EXERCISE DETAILS: Output only the lines running from the line bearing "---- origin at" through the line bearing "from mathutils.geometry import", character for character.

━━ DATASET CONTENT ━━

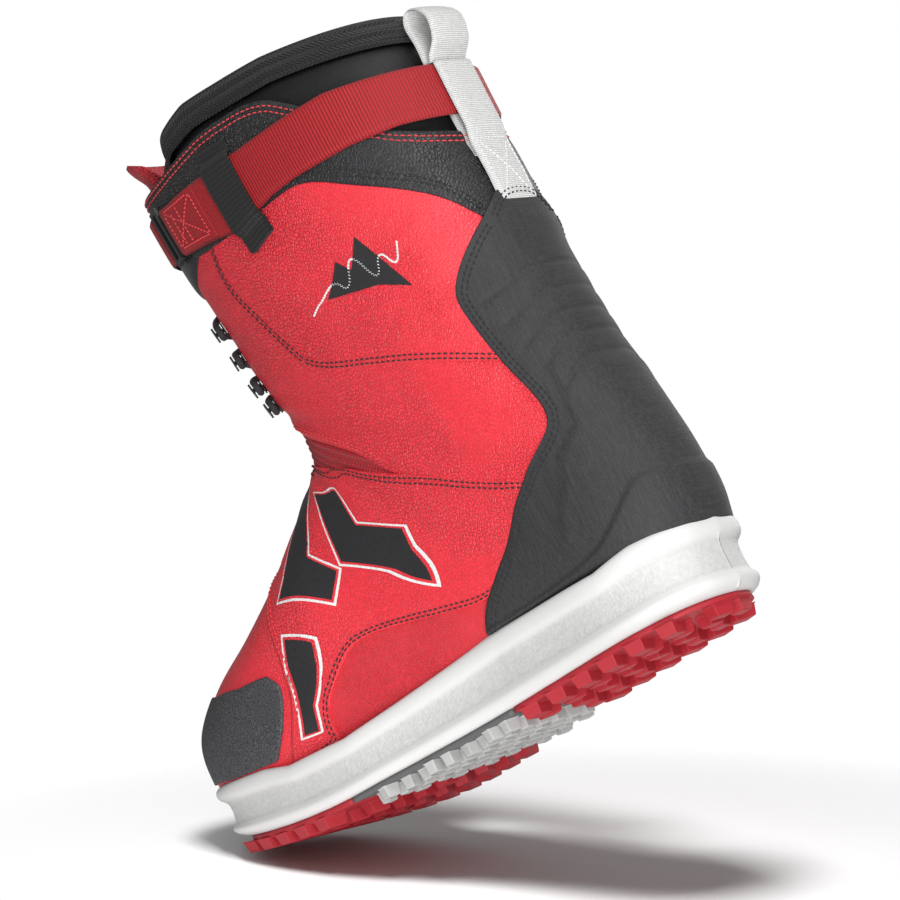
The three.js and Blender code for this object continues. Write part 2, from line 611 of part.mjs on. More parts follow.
function laceHook(s, deg) {
  const plate = new THREE.BoxGeometry(7, 8, 0.8).translate(0, 0, 0.4);
  const post = new THREE.CylinderGeometry(1.1, 1.1, 5, 8).rotateX(Math.PI / 2).translate(0, 0, 3);
  const head = new THREE.BoxGeometry(7, 6.5, 1).translate(0, 0, 5.4);
  return onSurface(join([plate, post, head]), s, deg, 0.5);
}

for (const [side, , sign] of SIDES) {
  HOOK_STATIONS.forEach((s, k) => {
    add(`lace_hook_${k + 1}_${side}`, laceHook(s, sign * HOOK_ANGLE), STEEL, GLOSS.metal, METAL);
  });
}

// One lace: down one side of the crossings and up the other, round the outside of every post.
const TURN_RADIUS = 3.7;
const TURN_HEIGHT = 3.3;
const UNDER = -1.2;           // height over the surface where the lace passes below, and above, its other run
const OVER = 2.2;
const EDGE_HEIGHT = 3.3;      // over the edge of the facing
function lacePath() {
  const points = [];
  const turnAt = (k, sign, rising) => {
    const post = onSurfacePoint(HOOK_STATIONS[k], sign * HOOK_ANGLE);
    for (const deg of [-85, -42, 0, 42, 85]) {
      const angle = THREE.MathUtils.degToRad(rising ? deg : -deg);
      points.push(post(sign * TURN_RADIUS * Math.cos(angle), TURN_RADIUS * Math.sin(angle), TURN_HEIGHT));
    }
  };
  const cross = (k0, k1, sign, lift) => {
    const run = [[0.17, 20, EDGE_HEIGHT], [0.28, 13, lift + 0.4], [0.5, 0, lift], [0.72, -13, lift + 0.4],
      [0.83, -20, EDGE_HEIGHT]];
    for (const [t, deg, height] of run) {
      points.push(skin(mix(HOOK_STATIONS[k0], HOOK_STATIONS[k1], t), sign * deg, height));
    }
  };
  const last = HOOK_STATIONS.length - 1;
  const top = last % 2 ? 1 : -1;
  const tail = [[16.55, 12, -1.6], [16, 15, -1.2], [15.82, 20, EDGE_HEIGHT]];
  for (const [s, deg, height] of tail) points.push(skin(s, top * deg, height));
  for (let k = last; k >= 0; k--) {
    const sign = k % 2 ? 1 : -1;
    turnAt(k, sign, false);
    if (k > 0) cross(k, k - 1, sign, UNDER);
  }
  points.push(skin(12.6, -20, EDGE_HEIGHT), skin(12.45, 0, UNDER), skin(12.6, 20, EDGE_HEIGHT));
  for (let k = 0; k <= last; k++) {
    const sign = k % 2 ? -1 : 1;
    turnAt(k, sign, true);
    if (k < last) cross(k, k + 1, sign, OVER);
  }
  for (const [s, deg, height] of tail.reverse()) points.push(skin(s, -top * deg, height));
  return points;
}

function onSurfacePoint(s, deg) {
  const { p, up, out, along } = frameAt(s, deg);
  return (x, y, z) => p.clone().addScaledVector(along, x).addScaledVector(up, y).addScaledVector(out, z);
}

// A cord through the points, carrying its section along without twist.
function cord(points, radius, sides) {
  const side = new THREE.Vector3(0, 0, 1);
  const rings = points.map((p, k) => {
    const run = points[Math.min(k + 1, points.length - 1)].clone().sub(points[Math.max(k - 1, 0)]).normalize();
    side.addScaledVector(run, -side.dot(run)).normalize();
    const other = new THREE.Vector3().crossVectors(run, side);
    return [...Array(sides).keys()].map((j) => {
      const angle = 2 * Math.PI * j / sides;
      return p.clone().addScaledVector(side, radius * Math.cos(angle))
        .addScaledVector(other, radius * Math.sin(angle));
    });
  });
  return lathe(rings);
}

add('lace', cord(lacePath(), LACE_RADIUS, 5), BLACK, GLOSS.cloth);

// ---- strap --------------------------------------------------------------------------------------
const STRAP_LOW = [[17.2, 0], [17.2, 83], [17.55, 95], [17.7, 104], [17.9, 125], [18, 145], [18, 180]];
const STRAP_HIGH = [[18.3, 0], [18.35, 60], [18.6, 85], [18.9, 105], [19.15, 125], [19.15, 180]];
const RING_ANGLE = 46;
const TAIL_END = -50;
const TAIL_NARROW = 0.03;     // how far the tail's edges stand inside the strap's, in stations
const PAD_HALF = 62;
const PAD_FACES = [0.4, 2.2]; // the pad's inner and outer face over the upper's surface
const KEEPER = 1.3;

const strapBand = (from, to, low, high, columns, narrow = 0) => slab((u, v, face) => {
  const deg = mix(from, to, v);
  const s = mix(along(STRAP_LOW, deg) + narrow, along(STRAP_HIGH, deg) - narrow, u);
  return skin(s, deg, face ? high : low);
}, 1, columns, 0);

add('strap_pad', slab((u, v, face) => {
  const deg = (2 * v - 1) * PAD_HALF;
  const low = mix(16.25, 17.3, (2 * v - 1) ** 2);
  return skin(mix(low, 18.2, u), deg, PAD_FACES[face]);
}, 3, 14, 0), BLACK, 0.3);
add('power_strap', strapBand(
  RING_ANGLE + 7, 360 + RING_ANGLE - 5.5, STRAP_OUT, STRAP_OUT + STRAP, 40,
), WEBBING, GLOSS.cloth);
add('strap_tail', strapBand(
  RING_ANGLE - 5.5, TAIL_END, STRAP_OUT + STRAP + GAP, STRAP_OUT + 2 * STRAP + GAP, 12, TAIL_NARROW,
), WEBBING, GLOSS.cloth);

function strapRing() {
  const HEIGHT = 30;
  const WIDTH = 9;
  const outline = new THREE.Shape();
  outline.moveTo(-WIDTH / 2, -HEIGHT / 2).lineTo(WIDTH / 2, -HEIGHT / 2).lineTo(WIDTH / 2, HEIGHT / 2);
  outline.lineTo(-WIDTH / 2, HEIGHT / 2).closePath();
  const hole = new THREE.Path();
  const WIRE = 2.4;
  const [w, h] = [WIDTH / 2 - WIRE, HEIGHT / 2 - WIRE];
  hole.moveTo(-w, -h).lineTo(-w, h).lineTo(w, h).lineTo(w, -h).closePath();
  outline.holes.push(hole);
  const geometry = new THREE.ExtrudeGeometry(outline, { depth: WIRE, bevelEnabled: false });
  return onSurface(closed(geometry), 17.78, RING_ANGLE + 1, STRAP_OUT + 0.3);
}
add('strap_ring', strapRing(), STEEL, GLOSS.metal, METAL);

// webbing keepers that hold the strap down
const keeperRow = [[-0.35, 0.4], [-0.12, 0.4], [0, STRAP_OUT + STRAP + GAP], [0.5, STRAP_OUT + STRAP + GAP],
  [1, STRAP_OUT + STRAP + GAP], [1.12, 0.4], [1.35, 0.4]];
for (const [side, , sign] of SIDES) {
  add(`strap_keeper_${side}`, slab((u, v, face) => {
    const deg = sign * mix(81, 90.5, v);
    const [t, out] = keeperRow[Math.round(u * (keeperRow.length - 1))];
    const low = along(STRAP_LOW, deg);
    const high = along(STRAP_HIGH, deg);
    return skin(mix(low, high, t), deg, out + (face ? KEEPER : 0));
  }, keeperRow.length - 1, 2, 0), BLACK, GLOSS.cloth);
}

// ---- pull loop ----------------------------------------------------------------------------------
// Places across the loop's width, and how far round the back each lies on the surface.
const ACROSS = [-1, -0.5, 0, 0.5, 1].map((t) => t * LOOP_WIDTH / 2);

function rearPoint(s, across, out) {
  const [, , , , half, , , squareness] = catmull(STATIONS, s);
  const round = Math.asin((Math.abs(across) / (half + out)) ** (squareness / 2));
  return skin(s, 180 - Math.sign(across) * THREE.MathUtils.radToDeg(round), out);
}

// A band lying on the back of the cuff, through rows of [station, height over the surface].
function rearBand(rows) {
  return slab((u, v, face) => {
    const [s, out] = rows[Math.round(u * (rows.length - 1))];
    return rearPoint(s, ACROSS[Math.round(v * 4)], out + (face ? LOOP : 0));
  }, rows.length - 1, 4, 0);
}

// A band standing free of the cuff, along a line in side view that starts and ends on the surface.
function freeBand(line) {
  const curl = (across) => rearPoint(19, across, 0).x - rearPoint(19, 0, 0).x;
  return slab((u, v, face) => {
    const k = Math.round(u * (line.length - 1));
    const [before, here, after] = [line[Math.max(k - 1, 0)], line[k], line[Math.min(k + 1, line.length - 1)]];
    const run = new THREE.Vector2(after[0] - before[0], after[1] - before[1]).normalize();
    const across = ACROSS[Math.round(v * 4)];
    const x = here[0] - run.y * LOOP * face + curl(across);
    return new THREE.Vector3(x, across, here[1] + run.x * LOOP * face);
  }, line.length - 1, 4, 0);
}

const OVER_STRAP = STRAP_OUT + STRAP + 0.6;
const UNDER_STRAP = 0.4;
const HINGE_STATION = 19.3;
const BASE_TOP = HINGE_STATION - 0.12;
const outerRun = [[16.45, 0.5], [16.9, 0.5], [17.3, 0.5], [17.75, OVER_STRAP], [18.4, OVER_STRAP],
  [BASE_TOP, OVER_STRAP]];
const innerRun = [[17.1, UNDER_STRAP + 0.2], [17.7, UNDER_STRAP], [18.4, UNDER_STRAP], [BASE_TOP, UNDER_STRAP]];
const foot = rearPoint(HINGE_STATION, 0, OVER_STRAP);
const heel = rearPoint(HINGE_STATION, 0, UNDER_STRAP);
const bow = [[0, 0], [-7, 7], [-9, 17], [-5, 24], [2, 26]].map(([x, z]) => [foot.x + x, foot.z + z]);
add('pull_loop_base', join([rearBand(outerRun), rearBand(innerRun)]), WHITE, GLOSS.cloth);
const loopLine = [...bow, [heel.x + 1, heel.z + 19], [heel.x, heel.z + 8], [heel.x, heel.z]];
add('pull_loop', freeBand(loopLine), WHITE, GLOSS.cloth);

// ---- origin at the middle of the footprint, on the ground ---------------------------------------
const box = new THREE.Box3().setFromObject(group);
const middle = box.getCenter(new THREE.Vector3());
group.position.set(-middle.x, -middle.y, -box.min.z);
group.updateMatrixWorld(true);

export default group;
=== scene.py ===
"""Right snowboard boot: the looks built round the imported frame. Metres, +X toe, +Y inner side, +Z up."""
import math

import bpy
import numpy as np
from mathutils import Matrix, Vector
from mathutils.bvhtree import BVHTree
from mathutils.geometry import delaunay_2d_cdt


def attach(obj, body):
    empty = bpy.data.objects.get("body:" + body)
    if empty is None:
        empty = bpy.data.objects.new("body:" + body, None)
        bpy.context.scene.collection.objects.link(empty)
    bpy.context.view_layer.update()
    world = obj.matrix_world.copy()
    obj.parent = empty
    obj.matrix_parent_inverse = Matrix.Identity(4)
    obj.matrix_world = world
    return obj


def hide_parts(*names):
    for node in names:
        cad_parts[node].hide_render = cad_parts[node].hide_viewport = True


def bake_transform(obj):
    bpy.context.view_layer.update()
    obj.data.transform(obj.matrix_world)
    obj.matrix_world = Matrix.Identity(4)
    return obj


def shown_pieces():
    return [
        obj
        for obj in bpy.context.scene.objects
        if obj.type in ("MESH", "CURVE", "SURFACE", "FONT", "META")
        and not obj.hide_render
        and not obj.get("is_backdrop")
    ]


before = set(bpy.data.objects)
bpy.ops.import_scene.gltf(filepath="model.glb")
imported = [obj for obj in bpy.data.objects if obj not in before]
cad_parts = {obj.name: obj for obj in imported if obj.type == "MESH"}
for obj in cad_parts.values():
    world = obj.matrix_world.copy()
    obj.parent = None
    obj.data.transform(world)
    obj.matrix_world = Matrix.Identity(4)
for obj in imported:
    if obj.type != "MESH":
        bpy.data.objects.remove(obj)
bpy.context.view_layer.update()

MM = 0.001
TO_ROW = np.array([-152.521, 0.0, 0.0])      # from the heel's rear to the middle of the footprint, mm

# ---- the boot's surface: the same stations as the CAD, in mm ----------------------------------------
STATIONS = np.array([
    [303, 67, 304, 48, 9, 6, 2.6, 3.2], [300, 75, 301, 38, 25, 6, 2.6, 3.2],
    [290, 85, 290, 32, 37, 6, 2.6, 3.2], [268, 98, 268, 26, 47, 5, 2.6, 3.2],
    [243, 111, 240, 23, 52, 3, 2.5, 3.2], [219, 126, 208, 20, 53.5, 1, 2.4, 3.2],
    [200, 141, 172, 20, 51, 0, 2.4, 3.2], [191, 152, 132, 20, 47, -1, 2.4, 3.2],
    [183, 160, 92, 20, 45, -1, 2.4, 3.2], [180, 167, 50, 20, 44, -1, 2.4, 3.1],
    [180, 174, 10, 26, 43, 0, 2.4, 2.9], [181, 182, -2, 50, 43, 0, 2.4, 2.7],
    [183, 190, -3, 78, 44, 0, 2.4, 2.4], [186, 202, 2, 105, 46, 0, 2.4, 2.4],
    [189, 216, 8, 132, 49, 0, 2.4, 2.4], [192, 233, 13, 165, 52, 0, 2.3, 2.3],
    [195, 252, 17, 200, 55, 0, 2.3, 2.3], [199, 275, 20.5, 235, 57, 0, 2.3, 2.3],
    [202, 298, 23, 264, 58, 0, 2.3, 2.3], [204, 318, 24, 288, 58, 0, 2.3, 2.3],
    [205, 334, 25, 306, 58, 0, 2.3, 2.3], [206, 350, 26, 324, 58, 0, 2.3, 2.3]])


def catmull(rows, at):
    last = len(rows) - 1
    t = np.clip(np.asarray(at, float), 0, last)
    i = np.minimum(t.astype(int), last - 1)
    a, b, c, d = (rows[np.clip(k, 0, last)] for k in (i - 1, i, i + 1, i + 2))
    f = (t - i)[..., None]
    square, cube = 2 * a - 5 * b + 4 * c - d, 3 * b - a - 3 * c + d
    return 0.5 * (2 * b + (c - a) * f + square * f ** 2 + cube * f ** 3)


def power(v, n):
    return np.sign(v) * np.abs(v) ** n


def smooth(low, high, v):
    t = np.clip((np.asarray(v, float) - low) / (high - low), 0, 1)
    return t * t * (3 - 2 * t)


def skin(s, deg, out=0.0):
    """Points at station s and angle deg round from the front, out millimetres outside the surface."""
    s, deg, out = np.broadcast_arrays(np.asarray(s, float), np.asarray(deg, float), np.asarray(out, float))
    fx, fz, bx, bz, half, centre, front, rear = np.moveaxis(catmull(STATIONS, np.maximum(s, 0)), -1, 0)
    angle = np.radians(deg)
    n = np.where(np.cos(angle) < 0, rear, front)
    reach = power(np.cos(angle), 2 / n) * (0.5 + out / np.hypot(bx - fx, bz - fz))
    side = power(np.sin(angle), 2 / n) * (half + out)
    toeward = out * np.clip(1 - s / 2.2, 0, 1)
    x, z = (fx + bx) / 2 + (fx - bx) * reach + toeward, (fz + bz) / 2 + (fz - bz) * reach
    p = np.stack([x, centre + side, z], -1)
    tip = np.stack([bx + 0.6 + out, centre, bz + 3], -1)
    p = np.where(s[..., None] < 0, p + (tip - p) * -s[..., None], p)
    return (p + TO_ROW) * MM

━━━

WORKED SOLUTION:
// ---- origin at the middle of the footprint, on the ground ---------------------------------------
const box = new THREE.Box3().setFromObject(group);
const middle = box.getCenter(new THREE.Vector3());
group.position.set(-middle.x, -middle.y, -box.min.z);
group.updateMatrixWorld(true);

export default group;
=== scene.py ===
"""Right snowboard boot: the looks built round the imported frame. Metres, +X toe, +Y inner side, +Z up."""
import math

import bpy
import numpy as np
from mathutils import Matrix, Vector
from mathutils.bvhtree import BVHTree
from mathutils.geometry import delaunay_2d_cdt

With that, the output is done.